Speaking with delegates and members of the advisory committee for the ESG Retreat, we were regularly warned of contributing to an ‘echo chamber’ that is occurring in the sector. Most ESG events attract a similar group of people talking about a similar range of issues, which does little to broaden the message throughout the industry.

This was a challenge I personally embraced, along with our team, in shaping the agenda for an event that included more than 20 speakers from a cross section of the economy, and welcomed delegates from both the institutional and financial advisory sectors.  

  • The combination offered rare perspective and an understanding of the ‘other side’ of the industry. While the pension fund sector may well be further progressed and better resourced when it comes to reporting on ESG factors and making meaningful capital allocations, financial advisers are one of the few professions that sit at the coal face, speaking daily with clients, identifying and allaying fears and concerns.

    In a sector where scale is seemingly all that matters, bringing the message back to the consumer is particularly relevant.

    Among the many messages from the conference was that highlighted by MONA’s executive chef, Vincent Trimm, when discussing the evolution of his own approach to food production and wastage. Five years ago, Trimm explained, there was little hope of implementing any action to create greater sustainability, but in recent years this has actually become a priority.

    Trimm said his team is now full of people who are more concerned about sustainability issues, and are motivated and willing to embrace the need for change.

    A similar theme was felt across the event, which attracted a decidedly younger crowd of emerging leaders across the financial advice and investment industry. With a diverse range of experience, many were simply seeking to empower and educate themselves to make changes in their own businesses towards a more sustainable approach.
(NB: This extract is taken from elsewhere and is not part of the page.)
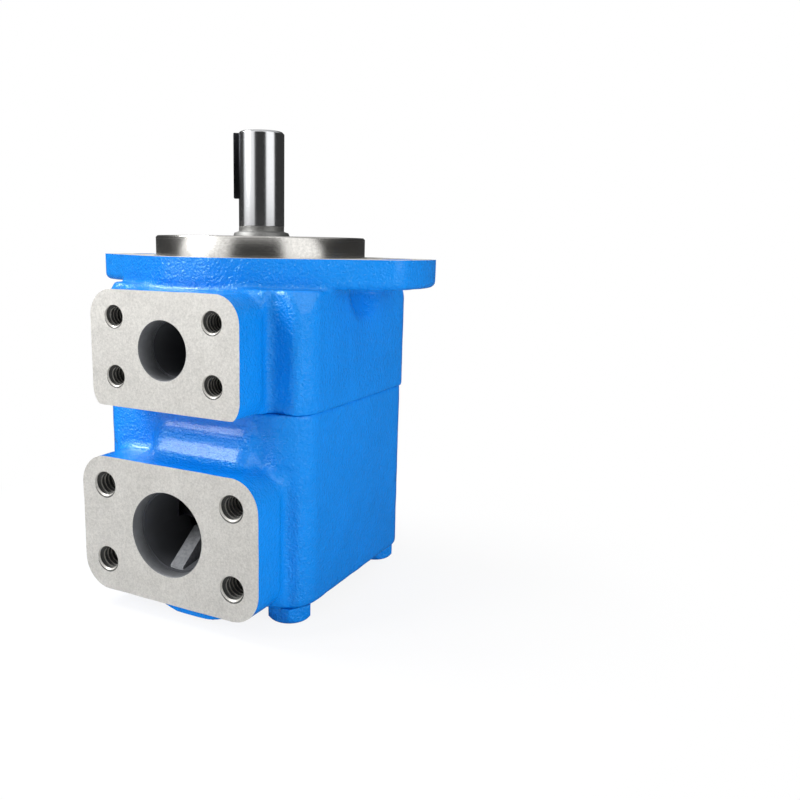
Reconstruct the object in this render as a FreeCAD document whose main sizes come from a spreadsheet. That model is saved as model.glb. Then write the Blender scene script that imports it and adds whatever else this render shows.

    This is a trend that is being seen across politics and in many cases the corporate sector, a fact reiterated by Natalie Kyriacou of PWC. Young people are demanding change to long-held practices while many of the older generations continue to avoid difficult conversations at risk of offending.

    It wasn’t clear to me before the event, but it certainly is now; ESG isn’t going to disappear.

    These considerations should and must form part of every portfolio and investment decision at some point in the future. Whether from the context of identifying significant risks to profitability, or simply offering comfort to clients that their capital is being used to fund good rather than bad businesses, every investment decision maker must be aware.

    Historically, many advisers have relied upon the relative complexity of ethical investing or transparency and time constraints to avoid difficult conversations, leaving it up to clients to ask. What was clear during the event, is that it is time for advisers to ‘show’ clients what they could be doing.

    Advisers need to be arming themselves with the information and confidence to have challenging conversations with clients on ESG and ethical investment matters or risk an opportunity to build closer more meaningful relationships with their clients.

    As both Paul Oosting of Future Super and Rachel Etherington of LGT Crestone explained, capital flows matter and small changes can be immense.